Another thing I enjoyed which I thought made me more of a traveler instead of a tourist was spending time with locals. We were able to go out and hang out during night time, so we often got together as a group and would head down to the local bar. In Venice this was particularly fun because of how different the scene is. No one stays in the bars, they sit on the bridge outside and talk to one another. We were able to meet and speak with locals of the area. One night we had a local tell us he was a photographer and set us into the position he wanted us in to take a picture. This made me feel as if I was within the culture and getting everything I could out of this experience.
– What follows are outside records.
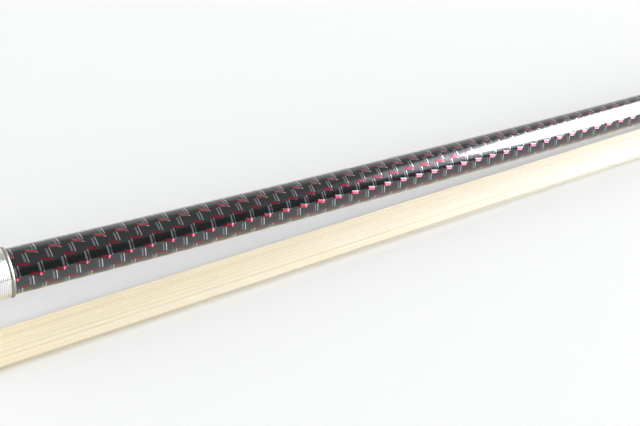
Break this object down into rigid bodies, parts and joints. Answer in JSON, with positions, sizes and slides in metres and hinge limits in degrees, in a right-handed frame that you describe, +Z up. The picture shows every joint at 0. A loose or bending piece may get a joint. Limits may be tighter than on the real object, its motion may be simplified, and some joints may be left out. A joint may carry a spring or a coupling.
{
  "type": "violin bow",
  "caption": "Full-size violin bow with a round woven-carbon stick, silver winding, flat cream hair, a sliding frog and a screw button that tightens the hair.",
  "frame": {"origin": "bottom centre of the bounding box, on the surface that the bow stands on hair down", "axes": "+X along the hair from the frog to the head, +Z up from the hair to the stick, Y across the hair"},
  "size_m": [0.7449, 0.013, 0.0303],
  "materials": {
    "bone": "satin bone white",
    "brass": "plain brass",
    "carbon_weave": "glossy clear-coated plain weave with red tracer threads",
    "dull_silver": "dull grey",
    "ebony": "polished black ebony",
    "horsehair": "natural cream, fine lengthwise strands",
    "leather": "black smooth leather",
    "maple": "bare maple",
    "pearl": "mother of pearl",
    "silver": "polished silver",
    "steel": "bright steel",
    "thread": "waxed thread"
  },
  "bodies": {
    "bow": {"stick": "carbon_weave", "butt_bushing": "brass", "thumb_leather": "leather", "winding": "silver", "winding_end_ring": "dull_silver", "tip_liner": "ebony", "tip_plate": "bone", "tip_plug": "maple", "tip_hair_knot": "thread", "hair_ribbon": "horsehair"},
    "frog": {"eye_left": "pearl", "eye_right": "pearl", "eye_ring_left": "silver", "eye_ring_right": "silver", "eyelet": "brass", "ferrule": "silver", "frog_body": "ebony", "frog_hair_knot": "thread", "frog_plug": "maple", "heel_pin_back": "silver", "heel_pin_left": "silver", "heel_pin_right": "silver", "heel_plate_back": "silver", "heel_plate_bottom": "silver", "pearl_slide": "pearl", "slide_backing": "ebony", "spread_wedge": "maple", "underslide": "silver", "underslide_pin_front": "silver", "underslide_pin_rear": "silver"},
    "tension_screw": {"screw": "steel", "button_cap": "silver", "button_core": "ebony", "button_collar": "silver", "button_eye": "pearl"}
  },
  "joints": [
    {"name": "screw_turn", "type": "hinge", "parent": "bow", "child": "tension_screw", "pos_m": [-0.37225, 0, 0.0261], "axis": [0.9984, 0, -0.0569], "range_deg": [-2161, 541]},
    {"name": "frog_slide", "type": "slide", "parent": "bow", "child": "frog", "axis": [-0.9984, 0, 0.0569], "range_m": [-0.0042, 0.00105], "deforming": ["hair_ribbon"]}
  ],
  "couplings": [
    {"joint": "screw_turn", "follows": "frog_slide", "rad_per_m": 8976}
  ]
}
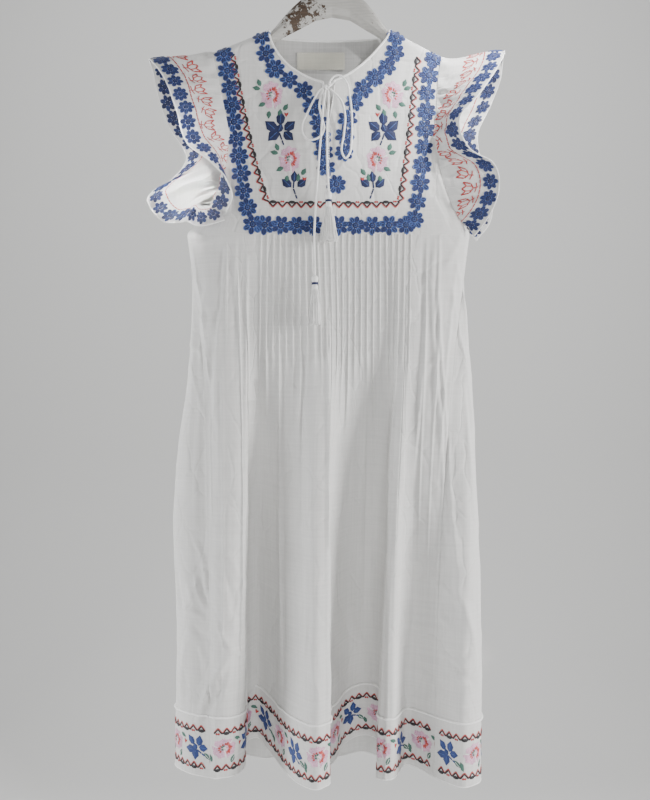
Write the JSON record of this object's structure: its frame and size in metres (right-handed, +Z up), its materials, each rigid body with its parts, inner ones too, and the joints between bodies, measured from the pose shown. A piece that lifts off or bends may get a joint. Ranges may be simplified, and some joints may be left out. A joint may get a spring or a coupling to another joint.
{
  "type": "peasant dress on hanger",
  "caption": "White cotton peasant dress with an embroidered yoke, fluttering sleeves, tasselled neck tie and a deep patterned hem, hanging on a painted wooden hanger.",
  "frame": {"origin": "inside top of the hanger's hook, where a rod would carry it", "axes": "+Z up, -Y out of the front of the dress, +X to the right as the front is looked at"},
  "size_m": [0.5203, 0.161, 1.2078],
  "materials": {
    "cotton": "matte",
    "binding": "matte",
    "label": "matte",
    "cord": "matte",
    "thread": "satin",
    "paint": "satin",
    "wire": "satin"
  },
  "bodies": {
    "root": {"front_yoke": "cotton", "front_panel": "cotton", "back_panel": "cotton", "front_hem_band": "cotton", "back_hem_band": "cotton", "sleeve_left": "cotton", "sleeve_right": "cotton", "neck_binding": "binding", "neck_label": "label", "bow_loop_left": "cord", "bow_loop_right": "cord", "tie_knot": "cord", "tie_end_short": "cord", "tie_end_long": "cord", "tassel_short": "cord", "tassel_long": "cord", "tassel_short_wrap": "thread", "tassel_long_wrap": "thread", "hanger_body": "paint", "hanger_hook": "wire"}
  },
  "joints": []
}
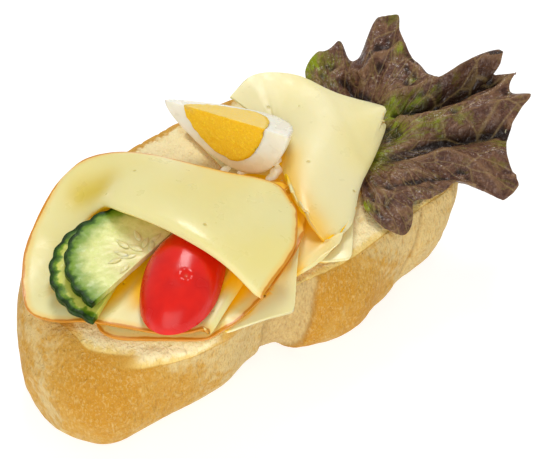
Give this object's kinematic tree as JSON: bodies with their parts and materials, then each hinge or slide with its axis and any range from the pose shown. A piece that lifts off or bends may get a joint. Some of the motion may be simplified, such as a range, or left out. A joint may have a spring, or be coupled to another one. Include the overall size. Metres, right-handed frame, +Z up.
{
  "type": "open sandwich",
  "caption": "Open sandwich on a halved scored roll, with draped and folded cheese slices, an egg wedge, cucumber, a tomato half and a red lettuce leaf fanned out at one end.",
  "frame": {"origin": "on the bread's flat underside, below the middle of the roll", "axes": "+Z up out of the cut face; +X along the roll, towards the lettuce; +Y across the roll, away from the scored side"},
  "size_m": [0.2033, 0.1111, 0.07],
  "materials": {
    "bread": "matte baked crust",
    "plain_cheese": "smooth, soft sheen",
    "smoked_cheese": "smooth, soft sheen",
    "egg_white": "smooth, soft sheen",
    "egg_yolk": "matte, crumbly",
    "cucumber": "wet",
    "tomato": "glossy skin",
    "lettuce": "crumpled, soft sheen"
  },
  "bodies": {
    "root": {"bread": "bread", "plain_slice_under": "plain_cheese", "plain_slice_folded": "plain_cheese", "plain_slice_front": "plain_cheese", "smoked_slice_under": "smoked_cheese", "smoked_slice_pocket": "smoked_cheese", "egg_white": "egg_white", "egg_yolk": "egg_yolk", "cucumber_back": "cucumber", "cucumber_front": "cucumber", "tomato_half": "tomato", "lettuce_leaf": "lettuce"}
  },
  "joints": []
}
My most important take away from this trip was by far to never shy away from new experiences and cultures. The more open you are to taking in your surroundings, the more fun you will have. I am extremely lucky to have been able to have such a great experience and I would have been upset if I came home and had not tried new foods, new activities, and if I had not embraced what was around me. Exploring the cities and nightlife and even just discussing different topics with locals opened my eyes to how others live and how different life is in various places. This trip allowed me to grow and become more cultured and I would not have traded this experience for the world.
Kimmelman, Michael. “Fra Angelico, the Master of the Golden Halo.” The New York Times. The New York Times, 11 Sept. 2005. Web. 10 June 2017.
Morris, Roderick Conway. “Bellini, the Venetian Master and a Father of the Renaissance.”The New York Times. The New York Times, 11 Dec. 2008. Web. 10 June 2017.
Vasari, Giorgio, and B. Burroughs. Lives of the Artists: Biographies of the Most Eminent Painters, Sculptors, and Architects in Italy. New York: Simon & Schuster, 1946. Print.